At what point in history was that?

Unix(tm) and mainframes predate windows server by a far margin and was never seen as inferior to windows by the wider sysadmin community, there might have been a time when windows server had merit as the discount solutions for people who could not afford highly available Unix boxen, but it was never seen as superior or particularly well suited for critical infrastructure.

I think that's kind of whats in play here, few finance systems were designed as critical as well finance was that department that generated a few reports that nobody really read and rarely interacted with the core productive business to the point where flaws/bugs in finance systems could have an real impact until very recently so what you have is a bunch of aging discount/non-critical system that have been promoted to critical infrastructure nearly by accident.

The same goes for the desktop support infrastructure build around AD and SMB file shares, where systems that used to be auxiliary nice to have for clerical workers ended up as critical for the actual productive divisions without ever receiving any real hardening.

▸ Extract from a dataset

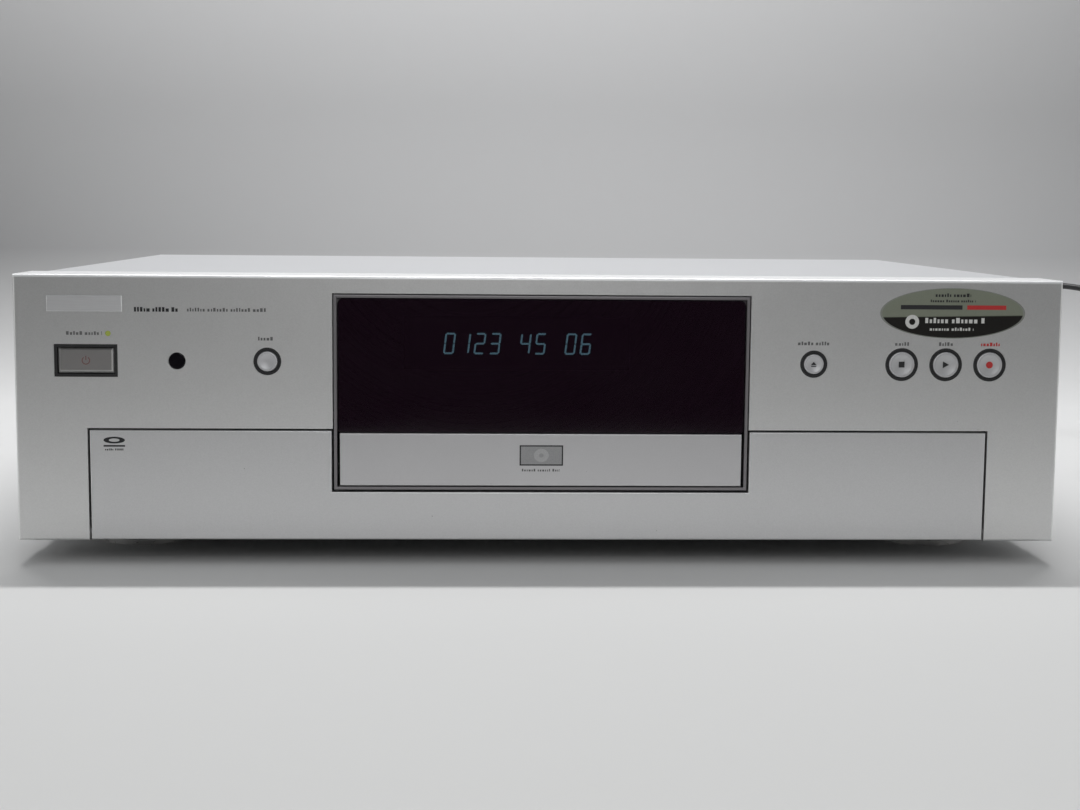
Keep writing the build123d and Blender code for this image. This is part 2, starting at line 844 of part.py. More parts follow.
def display_board():
    board = block(-board_half, board_half, board_y, board_y + board_t, board_z0, board_z1)
    end = key_depth + key_flange_t + plunger_len
    for x in [standby_x] + [x for x, _ in round_keys()]:
        board += switch(x, key_z, board_y, end)
    return board


def display_tube():
    tube = block(*around(tube_x, tube_w, 0), board_y - tube_depth, board_y, *around(tube_z, tube_h, 0))
    return fillet(edges_at(tube, Axis.Y, board_y - tube_depth), tube_round)


# Small pieces on the front

def infrared_window():
    lens = rod_along_y(infrared_x, key_z, infrared_r, infrared_set_back, infrared_len)
    return fillet(edges_at(lens, Axis.Y, infrared_set_back), infrared_round)


def standby_lamp():
    lamp = rod_along_y(lamp_x, lamp_z, lamp_r, -lamp_proud, lamp_len)
    return fillet(edges_at(lamp, Axis.Y, -lamp_proud), lamp_round)


def oval_label():
    place = Plane((label_x, 0, label_z), x_dir=(1, 0, 0), z_dir=(0, -1, 0))
    return extrude(place * Ellipse(label_w / 2, label_h / 2), label_t)


def name_plate():
    plate = block(*around(plate_x, plate_w, 0), -plate_proud, 0, *around(plate_z, plate_h, 0))
    return chamfer(edges_at(plate, Axis.Y, -plate_proud), plate_bevel)


# Front and rear sockets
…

That was until 15-20 years ago.

*nix OSes may have been as far superior to Windows as you can imagine, but the development ecosystem certainly wasn't. There were Delphi, VB and other RAD tools for Windows, with tons of GUI and general purpose libraries and toolkits. Bun on *nix you basically had just GCC and vim/emacs. There were no GitHub, no npm, no AWS, nothing. If you'd compare TCO of an enterprise app plus necessary infrastructure, the Windows-flavored one would come a clear winner. Even mixed environments were too much of a hassle, due to poor interoperability.


Anecdotal, but working in retail in the 90s, the backend system was some *nix server, the wireless Telxon guns ran DOS 3.2, and there was a dedicated OS/2 Warp desktop that would perform reporting and aggregate data.

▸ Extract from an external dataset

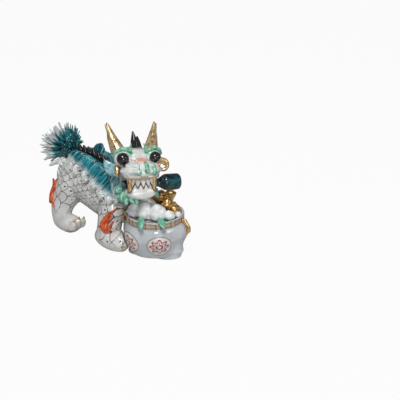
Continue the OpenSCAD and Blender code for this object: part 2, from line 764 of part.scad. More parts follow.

I am not sure what the registers ran, but they were IBM, all text-based.

Also, I remember my friend was a manager at AMC theatres at the time, and their system was entirely text-based. I remember watching him run end-of-day reports and you could see it zip up the files and hear the modem dial out and connect to corporate.


Dont make the mistake of thinking that the crap that was the pure gnu toolchain was in any way equal to what was available for those who could afford to run commercial unix(tm), it was an completely different world that Linux would not catch up to until the 00's mostly by absorbing frameworks and software from the world of commercial unix(tm) and from more recent developments.

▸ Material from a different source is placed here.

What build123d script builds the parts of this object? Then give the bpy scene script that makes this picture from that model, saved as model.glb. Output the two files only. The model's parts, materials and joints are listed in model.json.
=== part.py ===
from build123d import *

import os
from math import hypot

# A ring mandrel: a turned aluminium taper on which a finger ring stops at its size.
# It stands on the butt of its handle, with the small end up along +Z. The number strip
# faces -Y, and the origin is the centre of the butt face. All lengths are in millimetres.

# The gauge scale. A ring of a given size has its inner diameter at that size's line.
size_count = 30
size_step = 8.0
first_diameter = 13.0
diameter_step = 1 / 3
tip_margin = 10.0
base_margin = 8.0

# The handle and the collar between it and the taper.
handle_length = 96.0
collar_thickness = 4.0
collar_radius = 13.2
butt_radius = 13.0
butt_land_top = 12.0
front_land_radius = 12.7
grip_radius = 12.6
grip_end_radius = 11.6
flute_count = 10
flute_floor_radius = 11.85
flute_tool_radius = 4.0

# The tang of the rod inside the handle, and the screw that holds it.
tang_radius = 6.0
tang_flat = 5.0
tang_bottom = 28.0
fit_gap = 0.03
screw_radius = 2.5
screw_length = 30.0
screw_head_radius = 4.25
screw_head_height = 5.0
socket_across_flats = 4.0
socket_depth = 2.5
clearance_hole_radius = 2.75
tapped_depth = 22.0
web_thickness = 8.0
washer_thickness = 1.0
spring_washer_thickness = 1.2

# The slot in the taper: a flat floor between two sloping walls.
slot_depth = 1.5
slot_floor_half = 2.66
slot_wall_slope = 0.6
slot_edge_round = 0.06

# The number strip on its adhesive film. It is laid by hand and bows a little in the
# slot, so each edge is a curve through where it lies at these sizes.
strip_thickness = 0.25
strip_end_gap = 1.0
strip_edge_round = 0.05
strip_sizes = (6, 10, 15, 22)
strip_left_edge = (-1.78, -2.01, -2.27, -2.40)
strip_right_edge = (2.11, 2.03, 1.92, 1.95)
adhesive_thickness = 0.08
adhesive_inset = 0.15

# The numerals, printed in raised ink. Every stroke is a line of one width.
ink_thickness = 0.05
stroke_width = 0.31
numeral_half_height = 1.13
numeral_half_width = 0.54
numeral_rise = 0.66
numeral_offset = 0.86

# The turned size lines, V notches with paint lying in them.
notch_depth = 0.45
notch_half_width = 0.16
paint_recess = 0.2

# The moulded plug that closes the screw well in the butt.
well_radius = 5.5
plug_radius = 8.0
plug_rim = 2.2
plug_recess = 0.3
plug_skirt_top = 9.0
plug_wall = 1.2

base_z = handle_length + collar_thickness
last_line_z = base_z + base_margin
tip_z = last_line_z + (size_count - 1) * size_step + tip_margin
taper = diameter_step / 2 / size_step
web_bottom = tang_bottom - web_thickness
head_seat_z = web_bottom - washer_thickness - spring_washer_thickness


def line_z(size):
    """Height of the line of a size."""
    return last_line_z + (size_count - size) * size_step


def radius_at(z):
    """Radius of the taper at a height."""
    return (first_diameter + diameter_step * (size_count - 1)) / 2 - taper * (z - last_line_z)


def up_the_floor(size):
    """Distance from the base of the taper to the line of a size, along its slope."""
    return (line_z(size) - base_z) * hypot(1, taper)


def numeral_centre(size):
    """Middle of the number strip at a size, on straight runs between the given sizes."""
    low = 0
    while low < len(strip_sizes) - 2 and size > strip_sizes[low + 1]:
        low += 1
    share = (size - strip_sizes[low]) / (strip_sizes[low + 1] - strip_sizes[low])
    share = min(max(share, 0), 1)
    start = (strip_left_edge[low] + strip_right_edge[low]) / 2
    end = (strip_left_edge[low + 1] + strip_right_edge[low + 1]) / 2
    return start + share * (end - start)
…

I dont think i can recall any commercial Unix even shipping gcc back in the day.


Thick desktops were ruled by Windows so if you wanted a custom application it was Microsoft Visual Basic or Visual C++, Java as desktop apps didn't seem to catch on for the enterprise. Even if you tried to bring an application to the web back in the 90s you could still end up caught in the Microsoft ecosystem via ActiveX.


And desktops were never critical infrastructure were almost exclusively talking about servers here not disposable client devices as there is no such thing as an highly available desktop/laptop.

I have personally been involved in more java fat client then activeX based fake webapps, but im also not an wintel admin with an background in non-critical mid sized business applications.


Depending on the version of Windows, it may not have even had native TCP/IP support by default.

Trumpet Winsock was a very important piece of software for a bit, from Windows 3 to 98.

Serial ports were much more popular back then.